The FTC, IP, and SSOs: Government Hold-Up Replacing Private Coordination

Intellectual Property and Patents

Article Snapshot


Richard Epstein, F. Scott Kieff and Daniel Spulber


Journal of Competition Law & Economics, Vol. 8, No. 1, pp. 1-46, 2012


The authors argue the FTC’s patent regulation proposal is an overreach that will disrupt and impede the IP marketplace.

Policy Relevance

The FTC’s proposal to change patent regulation is unnecessary and violates the notion that if “it ain’t broke, don’t fix it.” The FTC ought to exercise restraint rather than institute a rule that reduces private coordination in IP.

Main Points

  • The Federal Trade Commission (FTC) issued a report setting forth a proposal that would change the current private coordination activities in the Intellectual Property (IP) marketplace.
  • If adopted, the proposal would affect standard-setting organizations (SSOs), markets, and formal legal systems of patents, property, and contract.

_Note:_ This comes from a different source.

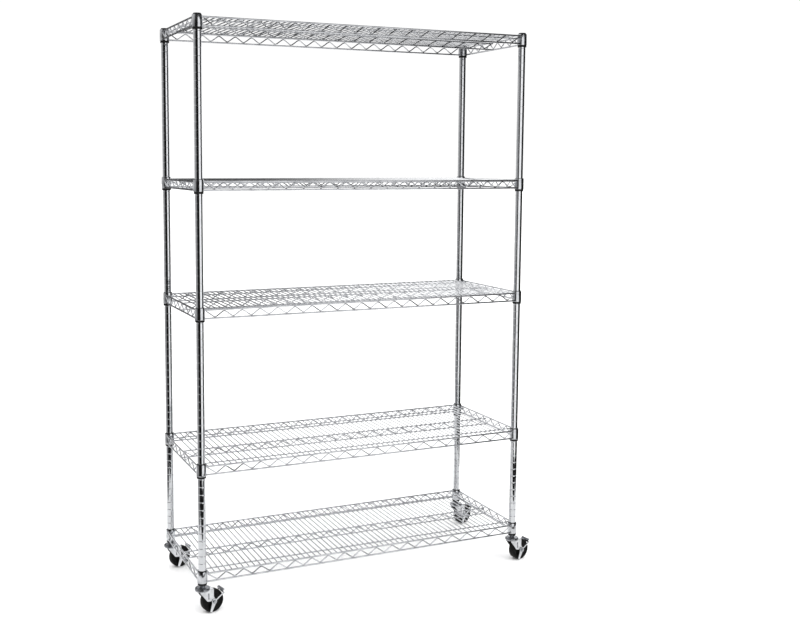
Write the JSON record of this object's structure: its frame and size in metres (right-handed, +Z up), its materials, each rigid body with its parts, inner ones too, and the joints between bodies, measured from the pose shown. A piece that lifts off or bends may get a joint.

These are fundamental institutions in IP.
  • The FTC’s proposal would change the process for pricing licenses in such a way that makes it more advantageous for patent licensees to refrain from contracting voluntarily and seek judicial pricing of licenses.
  • The proposal thus would most likely reduce the amount of private party contracting and coordination in the short term and require patent holders to sue in court for infringement—a major holdup.
  • One of the keys to the U.S. patent system’s success has been its traditional preference for privately negotiating IP rights without having to rely on government intervention.
  • The FTC’s current proposal reverses the incentives for private coordination in favor of potential patent licensees holding out and then forcing a patent licensor to sue them in court.
  • The FTC’s proposal is based on misguided measures of damages, misguided effects of damages, and misguided calculations of costs and constraints in the IP marketplace.
  • The FTC’s proposal is an unnecessary overreach. The proposal seeks to institute major structural changes in the marketplace that are not needed. The FTC should refrain from instituting rules that hold-up private coordination.